Is DeFi yield generation considered taxable income in the United States?

Generally, yes. The IRS treats most DeFi rewards, including liquidity provider fees and staking yields, as ordinary income at the time of receipt, based on the fair market value of the tokens received. Token swaps are also typically treated as taxable disposal events. You should consult a tax professional familiar with digital assets before deploying capital in yield-generating protocols.

How has institutional adoption changed the decentralized digital assets market?

Institutional entry has brought greater liquidity, tighter bid-ask spreads on major pairs, and the development of regulated on-ramps like spot Bitcoin ETFs and tokenized fund products. It has also raised compliance expectations for protocols seeking institutional users, accelerating the development of KYC-compatible DeFi infrastructure and audited smart contract standards.

What is real-world asset tokenization and why does it matter?

Real-world asset tokenization involves representing ownership of a physical or traditional financial asset — such as a Treasury bill, a commercial property, or a private credit instrument — as a token on a blockchain.
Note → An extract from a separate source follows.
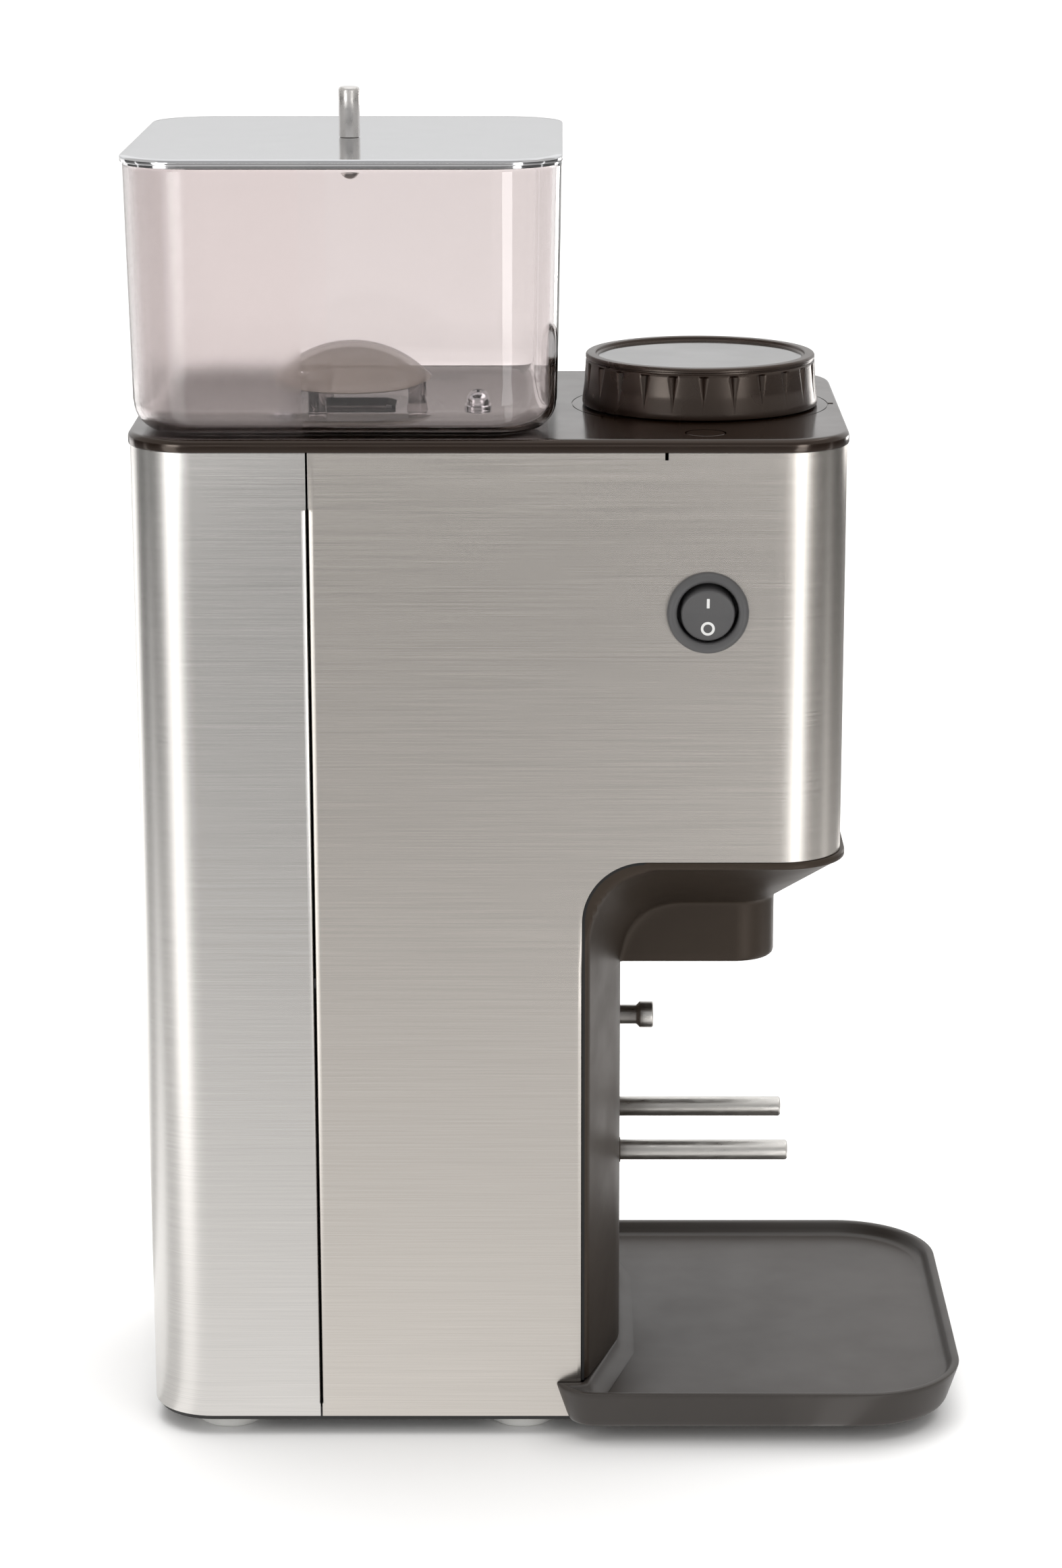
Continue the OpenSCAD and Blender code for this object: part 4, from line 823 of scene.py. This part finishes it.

It matters because it enables programmable, composable financial products: a tokenized bond can serve as collateral in a lending protocol, be traded in fractional amounts, and settle instantly rather than waiting for traditional clearing cycles.

What are the main risks investors should evaluate before entering DeFi protocols?

The key risks include smart contract vulnerabilities, liquidity risk in smaller pools, governance attacks, oracle manipulation, and regulatory uncertainty. Beyond the technology itself, investors should assess whether a protocol has undergone independent audits, how its treasury is managed, and whether the token emission schedule creates long-term dilution pressure on the governance token’s value.